The good news had been:  the world’s biggest CO2 emitters – primarily China and the United States – joined the bandwagon. Plus, the developed nations have doubled funding commitments that must be channeled to their ‘least developed’ and developing counterparts to aid them on mitigation and adaptation – and with the intent also to build their capacity on technology transfer.
As emphasized, what will eventually entice technology transfer is the marketplace — it’s the price coming down and for it to come into the markets of the developing world. In time, consumers will be paying for these technologies without the feed-in-tariffs and subsidies.
US President Barack Obama somehow set the record straight when he averred that “as the leader of the world’s largest economy and the second largest emitter…the United States of America not only recognizes our role in creating this problem, we embrace our responsibility to do something about it.”
He stressed that the role of governments would be to “show businesses and investors that the global economy is on a firm path towards low-carbon future,” noting further that “if we put the right rules and incentives in place, we’ll unleash the creative power of our best scientists and engineers and entrepreneurs to deploy clean energy technologies and the new jobs and new opportunities that they create all around the world.”

The aim of the Paris accord, Mr.  Obama said is “not simply an agreement to roll back the pollution we put into our skies, but an agreement that helps us lift people from poverty without condemning the next generation to a planet that’s beyond its capacity to repair.” The US trumpeted its achievements on carbon emissions reduction, mainly leaning on its massive rollout of RE projects; and the retrofitting as well as retirement of coal plants that have been replaced by gas facilities. But Mr. Obama has admitted they need to do much, much more to achieve their set targets.
Other countries – such as India and Africa – have also scaled up deployment of RE to electrify their remote villages – with them noting that rollout can be accelerated with anticipated further drop in the cost of solar photovoltaics (PVs) and wind turbines in the coming years.  This is also seen an ideal solution to the off-grid areas in the Philippines. And just as the aspiration of similarly situated countries, battery energy storage, they said, will be the transformative phase that could advance these goals.
The power industry is not the only recognized culprit assaulting the environment. Co-sharing in the ‘evil billing’ is the transport sector. United Nations Environment Programme Executive Director Achim Steiner has noted that “the transport sector is responsible for a quarter of all energy-related CO2…and this will grow to a third by 2050, faster than any other sector.” The UNEP places its bet on electric mobility – being one of the viable shifts that could help pare the carbon emissions of the transport sector.

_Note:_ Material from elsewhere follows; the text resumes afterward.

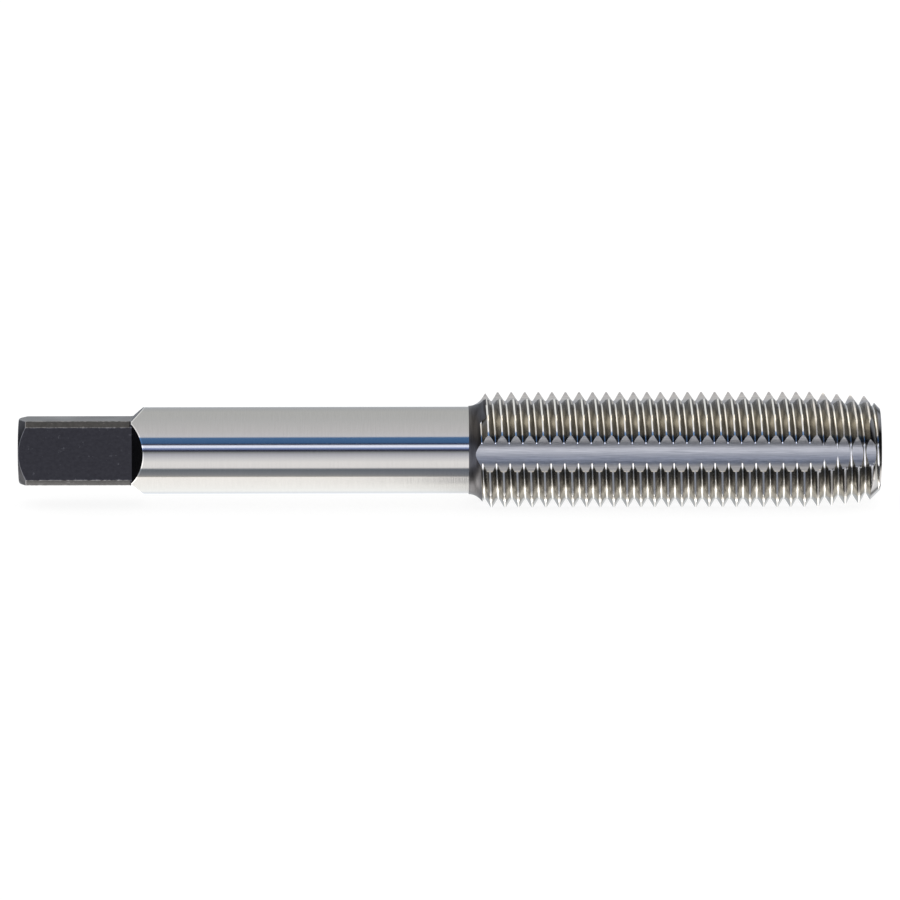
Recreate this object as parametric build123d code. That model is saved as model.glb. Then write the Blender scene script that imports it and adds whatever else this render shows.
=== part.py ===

‘Energy resiliency’ in the equation
At the APEC-EMM meeting in Cebu, resiliency of energy systems and infrastructures had been the focal point of discussion.
Secretary Monsada who chaired the sessions had highlighted the ‘brunt of disasters’ on energy infrastructures and how such can disrupt the entire value chain if both developments and response-mechanisms are not resilient. “We have seen how communities are paralyzed during disasters when infrastructures are affected and damaged,” she said.
On the sphere of cataclysms, closest and most nightmarish to every Filipino had been super-typhoon Yolanda’s (international code name: Haiyan) devastation in November 2013. Past the human drama because of the magnitude of lives and properties that vanished plus the economic setback this disaster triggered, the resiliency of the country’s energy infrastructure had also been placed under stringent scrutiny.
The Energy Ministers during the APEC meeting have noted that the nuances and dilemmas posed by natural and man-made disasters on energy facilities and systems must not be neglected – and that knowledge-sharing as well as technology reinforcements are necessary to make them resilient to calamities and viable in sustaining the supply chain.
Yet another dilemma taking its core in the intensifying debate is the food-water-energy nexus or the so-called multi-dimensional puzzle of a thirsty triangle.
Michel Jarraud, chair of UN-Water, has opined that “water and energy are among the world’s pre-eminent development challenges and must feature prominently in the post-2015 agenda.” He added “strategic choices made in one domain have repercussions on the other … droughts make energy shortages, while lack of electricity reduces farmers’ ability to irrigate their fields. Pricing policies also highlight the interdependence between water and energy.”
And water, once it turns into a scarce resource, could become a “destabilizing factor” and may likely replace oil as the next trigger of global conflicts, as security specialists had assessed so. Severe water strains are being anticipated in North Africa, Central and South Asia; while lingering trans-boundary uses of water, including in many Asian jurisdictions, are already igniting tension among neighboring countries.

Policy and regulatory gaps
In the Philippines, major gaps still exist in policies and regulatory frameworks to support its ambitions toward cleaner energy future as well as on technological advancements and innovations – and it will be a tough call of action on the part of the DOE and ERC.
Energy regulation, as perceived in particular, had and could always be the source of pain and hope for consumers. If regulators will do the right thing, it will bear benefits for the consumers, but if they fail, the repercussions could be perilous — not just to an industry but to a country in general.
Note that the country is not alone in these kinds of energy dilemmas, thus, the regulators and policymakers can draw lessons and references from global peers. Should they need to be ‘the terrorists at the table” to arm-twist investors on setting forth clean energy investments? Strategy and rules crafting will be up to them to decide on. The only stern reminder is that: viable policy planning and regulatory enforcements by governments must lead the way for future investments.
Diversification of energy sources as well as best practices and technology advancements must be integrated in the policy-crafting menu. Just a reiteration: “any shift must not be expensive for the individual consumers; and that it shall bear no negative effects on competitiveness of modern economies.”